What is $C'$?

Assuming that $C'\equiv C,$ and setting $\angle BAC=\angle AOM=\theta,$ we have: $AC=R\sin(2\theta),$ and $AA'=R\tan\frac{\theta}{2},$ where $R$ is the radius of the circle. Then $f(\theta)=\frac{[ABC]}{[A'B'C]}=\frac{AC^2}{A'C^2}=\frac{\sin^2(2\theta)}{\left(\sin(2\theta)-\tan\frac{\theta}{2}\right)^2}.$ To simplify set $x=\tan\frac{\theta}{2},$ and rewrite $f(x)=\frac{16(1-x^2)^2}{(-x^4-6x^2+3)^2}.$ Since $x>0,$ it is easy to show that as long as $x<\sqrt{2\sqrt{3}-3}$ (or $\theta<68.53^\circ$), the quadratic in $x^2$ in the denominator is positive, and therefore we can write $\sqrt{f(x)}=\frac{4(1-x^2)}{3-6x^2-x^4}.$ We are asked to show that $\sqrt{f(x)}<\sqrt{2},$ which is obvious by solving the resulting quadratic in $x^2.$

I'm sorry this might be a stupid question.

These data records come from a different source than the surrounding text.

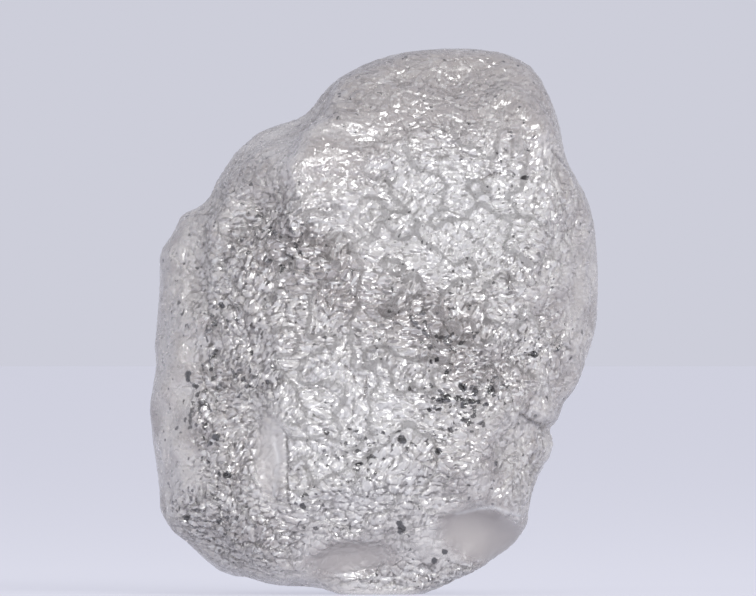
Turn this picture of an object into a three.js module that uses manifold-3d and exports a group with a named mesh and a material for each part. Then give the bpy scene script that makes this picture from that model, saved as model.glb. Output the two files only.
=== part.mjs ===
// Rough diamond: one natural stone that stands on a small flat spot at its foot.
// Millimetres, +Z up. The etched front looks along -Y, and +X is to the right as one faces it.
// The origin is under the middle of the stone, on the surface that it stands on.

import * as THREE from 'three';
import { ImprovedNoise } from 'three/addons/math/ImprovedNoise.js';
import { mergeVertices } from 'three/addons/utils/BufferGeometryUtils.js';
import Module from 'manifold-3d';

// Driving dimensions
const FRONT_BULGE = 3.15;
const BACK_BULGE = 2.85;
const SQUARENESS = 2.3;
const GIRDLE_WANDER = 0.42;
const MIDDLE = { x: 0.05, z: 4.6 };

// Fineness of the surface
const SPHERE_DETAIL = 20;
const RIM_SAMPLES = 1200;
const RIM_STEPS = 720;
const SMOOTHING_STEPS = 60;
const RIM_INFLUENCE = [0.72, 1.0];
const FACE_BLEND = 0.22;
const RIM_GUARD = 0.3;

// The outline from the front, clockwise from the top, as [x, z]. It goes on a little below the foot.
const OUTLINE = [
  [0.05, 9.22], [0.43, 9.31], [0.95, 9.38], [1.72, 9.38], [2.16, 9.32], [2.59, 9.15],
  [2.74, 9.04], [2.93, 8.70], [3.16, 8.06], [3.24, 7.70], [3.36, 7.39], [3.67, 6.78],
  [3.79, 6.06], [3.83, 5.34], [3.78, 4.63], [3.62, 4.08], [3.43, 3.53], [3.24, 3.28],
  [3.12, 2.96], [2.92, 2.84], [3.07, 2.62], [3.03, 2.41], [2.69, 1.77], [2.57, 1.15],
  [2.38, 0.85], [1.90, 0.51], [1.47, 0.32], [1.07, 0.11], [0.83, 0.03], [0.60, -0.14],
  [0.10, -0.30], [-0.38, -0.16], [-0.62, 0.01], [-0.86, 0.10], [-1.34, 0.15], [-1.84, 0.20],
  [-2.10, 0.28], [-2.60, 0.37], [-2.88, 0.58], [-3.24, 0.92], [-3.47, 1.09], [-3.66, 1.41],
  [-3.69, 1.84], [-3.83, 2.82], [-3.84, 3.20], [-3.76, 3.87], [-3.78, 4.30], [-3.70, 5.39],
  [-3.69, 5.92], [-3.50, 6.18], [-3.31, 6.53], [-3.07, 6.63], [-2.88, 6.78], [-2.74, 7.13],
  [-2.48, 7.56], [-2.02, 7.94], [-1.36, 8.16], [-1.21, 8.24], [-1.07, 8.42], [-0.76, 8.77],
  [-0.28, 9.09],
];

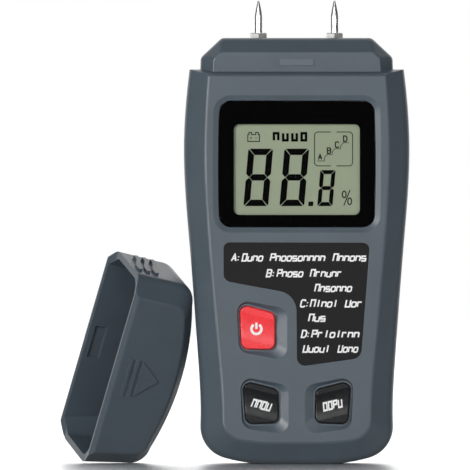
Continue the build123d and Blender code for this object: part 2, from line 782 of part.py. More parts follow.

But I'm from the US and have never seen notation like this. What does the $S_{ABC}$ notation mean in this context.

Prasanthinalluri wrote: I'm sorry this might be a stupid question. But I'm from the US and have never seen notation like this. What does the $S_{ABC}$ notation mean in this context. Area of $ABC$.